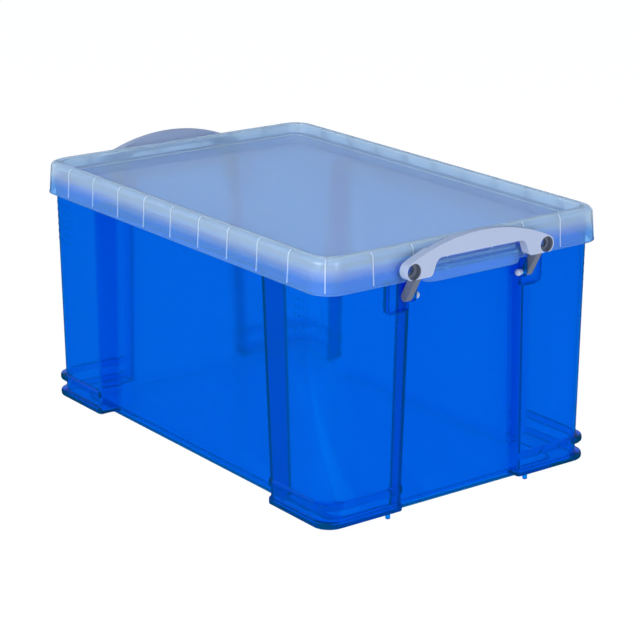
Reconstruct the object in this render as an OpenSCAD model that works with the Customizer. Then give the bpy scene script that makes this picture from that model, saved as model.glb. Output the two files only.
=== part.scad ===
// Deep stacking storage box: a ribbed tub, a lift-off lid and two swinging clip handles.
// Millimetres, +Z up. The long axis is X, and the origin is the middle of the flat underside.

/* [Tub] */
// Length of the tub over its corner columns
column_span_x = 578; // [572:1:579]
// Width of the tub over its corner columns
column_span_y = 387; // [380:1:388]
// Length of the tub over the recessed panels of its short ends
end_panel_span = 538; // [534:1:544]
// Width of the tub over the recessed panels of its long sides
side_panel_span = 326; // [316:1:332]
// Height of the tub's rim
rim_height = 296.7; // [290:0.1:296.7]
// Wall thickness of the tub
wall = 2.6; // [2:0.1:3]
// Height of the corner feet above the flat underside
foot_step = 7.5; // [5:0.5:10]
// How far the foot ridges stand proud of the corner columns
ridge_depth = 1.5; // [1:0.5:3]

/* [Lid] */
// Length of the lid over its skirt
lid_length = 589; // [588:0.1:590]
// Width of the lid over its skirt
lid_width = 400; // [396:1:404]
// Height of the lid's top edge when it is shut
lid_top = 313.6; // [312:0.1:316]
// Wall thickness of the lid
lid_wall = 2.4; // [2:0.1:2.6]
// How far the sunken panel lies below the lid's top edge
recess_depth = 14.1; // [13:0.1:14.1]

/* [Handles] */
// Distance over the front faces of the two handles
handle_span = 627; // [626:1:640]
// Height of a shut handle's crown
crown_height = 321.5; // [318:0.5:326]
// Distance between the two round ends of a handle
boss_pitch = 188; // [186:1:192]
// Radius of a handle's round ends
boss_radius = 10.5; // [10:0.1:11]
// Radius of a handle's pivot pegs
peg_radius = 3; // [2.5:0.1:3.2]
// Radial play between a peg and its hole
peg_play = 0.08; // [0.04:0.01:0.1]

/* [Hidden] */
$fn = 48;
past = 1; // how far a cutter runs past the face that it opens

// tub
column_start = [178, 79]; // inboard ends of a corner column, along X and along Y
column_radius = 28;
floor_thickness = 3;
floor_inset = 3; // the underside is this much shorter than the end panels, to nest in a lid
floor_radius = 20;
ridge_height = 9;
ridge_levels = [foot_step, foot_step + 21];
band_height = 20.7; // straight band that carries the rim
ledge_level = rim_height - band_height;
lip_span = [582, 391.4];
lip_drop = 17;
lip_radius = 29;
nub_size = [4, 4];
nub_place = [281, 101];
pocket_back = 283.5; // x of the back wall of the pockets that the handle arms swing in
pocket_span = [80.4, 108]; // inner and outer y of a pocket
pocket_bottom = 240;

// lid
skirt_bottom = lid_top - 39.6;
skirt_radius = 26;
top_edge_inset = 2.5;
shoulder_drop = 8;
rim_inner = [552, 370]; // the sunken panel's well at the lid's top edge
rim_inner_radius = 18;
well_wall = 2.2;
panel_top = lid_top - recess_depth;
panel_thickness = 2.5;
ledge_rise = 2;
ledge_width = 9;
rib_thickness = 1.6;
side_rib_pitch = 57;
end_rib_places = [-132, -77, -32, 32, 77, 132];
tab_reach = 303;
tab_half_width = 77;
tab_radius = 25;
tab_drop = 3;
tab_front_height = 16;
tab_setback = 5;
tab_top = 291;
gusset = [3, 8, 4.5];
gusset_place = 29;

// handles
handle_face = handle_span / 2;
leg_thickness = 12;
grip_thickness = 9.5;
boss_level = 290;
boss_y = boss_pitch / 2;
leg_bottom = 281;
grip_bottom = 300.4;
gap_half_width = 62;
gap_foot = 7;
gap_radius = 6;
counterbore = [9, 7]; // radius and depth
cored_radius = 5.2;
pivot = [291, 256]; // x and z of the pivot axis
arm_top = [306.5, 283];
arm_radius = 5;
arm_span = [82, 90]; // inner and outer y of an arm
ball_radius = 4;
ball_y = 73;
lug_span = [77.4, 80.4]; // inner and outer y of a lug
lug_reach = 6.5;
lug_top = skirt_bottom - 1;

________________

### EXERCISE AIM
Each line above must be printed exactly as it appears.

### SOLUTION TO THE PROBLEM
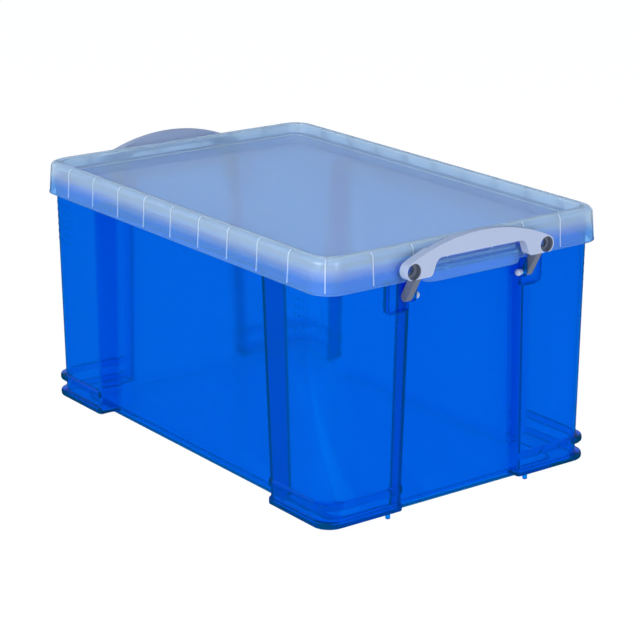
Reconstruct the object in this render as an OpenSCAD model that works with the Customizer. Then give the bpy scene script that makes this picture from that model, saved as model.glb. Output the two files only.
=== part.scad ===
// Deep stacking storage box: a ribbed tub, a lift-off lid and two swinging clip handles.
// Millimetres, +Z up. The long axis is X, and the origin is the middle of the flat underside.

/* [Tub] */
// Length of the tub over its corner columns
column_span_x = 578; // [572:1:579]
// Width of the tub over its corner columns
column_span_y = 387; // [380:1:388]
// Length of the tub over the recessed panels of its short ends
end_panel_span = 538; // [534:1:544]
// Width of the tub over the recessed panels of its long sides
side_panel_span = 326; // [316:1:332]
// Height of the tub's rim
rim_height = 296.7; // [290:0.1:296.7]
// Wall thickness of the tub
wall = 2.6; // [2:0.1:3]
// Height of the corner feet above the flat underside
foot_step = 7.5; // [5:0.5:10]
// How far the foot ridges stand proud of the corner columns
ridge_depth = 1.5; // [1:0.5:3]

/* [Lid] */
// Length of the lid over its skirt
lid_length = 589; // [588:0.1:590]
// Width of the lid over its skirt
lid_width = 400; // [396:1:404]
// Height of the lid's top edge when it is shut
lid_top = 313.6; // [312:0.1:316]
// Wall thickness of the lid
lid_wall = 2.4; // [2:0.1:2.6]
// How far the sunken panel lies below the lid's top edge
recess_depth = 14.1; // [13:0.1:14.1]

/* [Handles] */
// Distance over the front faces of the two handles
handle_span = 627; // [626:1:640]
// Height of a shut handle's crown
crown_height = 321.5; // [318:0.5:326]
// Distance between the two round ends of a handle
boss_pitch = 188; // [186:1:192]
// Radius of a handle's round ends
boss_radius = 10.5; // [10:0.1:11]
// Radius of a handle's pivot pegs
peg_radius = 3; // [2.5:0.1:3.2]
// Radial play between a peg and its hole
peg_play = 0.08; // [0.04:0.01:0.1]

/* [Hidden] */
$fn = 48;
past = 1; // how far a cutter runs past the face that it opens

// tub
column_start = [178, 79]; // inboard ends of a corner column, along X and along Y
column_radius = 28;
floor_thickness = 3;
floor_inset = 3; // the underside is this much shorter than the end panels, to nest in a lid
floor_radius = 20;
ridge_height = 9;
ridge_levels = [foot_step, foot_step + 21];
band_height = 20.7; // straight band that carries the rim
ledge_level = rim_height - band_height;
lip_span = [582, 391.4];
lip_drop = 17;
lip_radius = 29;
nub_size = [4, 4];
nub_place = [281, 101];
pocket_back = 283.5; // x of the back wall of the pockets that the handle arms swing in
pocket_span = [80.4, 108]; // inner and outer y of a pocket
pocket_bottom = 240;

// lid
skirt_bottom = lid_top - 39.6;
skirt_radius = 26;
top_edge_inset = 2.5;
shoulder_drop = 8;
rim_inner = [552, 370]; // the sunken panel's well at the lid's top edge
rim_inner_radius = 18;
well_wall = 2.2;
panel_top = lid_top - recess_depth;
panel_thickness = 2.5;
ledge_rise = 2;
ledge_width = 9;
rib_thickness = 1.6;
side_rib_pitch = 57;
end_rib_places = [-132, -77, -32, 32, 77, 132];
tab_reach = 303;
tab_half_width = 77;
tab_radius = 25;
tab_drop = 3;
tab_front_height = 16;
tab_setback = 5;
tab_top = 291;
gusset = [3, 8, 4.5];
gusset_place = 29;

// handles
handle_face = handle_span / 2;
leg_thickness = 12;
grip_thickness = 9.5;
boss_level = 290;
boss_y = boss_pitch / 2;
leg_bottom = 281;
grip_bottom = 300.4;
gap_half_width = 62;
gap_foot = 7;
gap_radius = 6;
counterbore = [9, 7]; // radius and depth
cored_radius = 5.2;
pivot = [291, 256]; // x and z of the pivot axis
arm_top = [306.5, 283];
arm_radius = 5;
arm_span = [82, 90]; // inner and outer y of an arm
ball_radius = 4;
ball_y = 73;
lug_span = [77.4, 80.4]; // inner and outer y of a lug
lug_reach = 6.5;
lug_top = skirt_bottom - 1;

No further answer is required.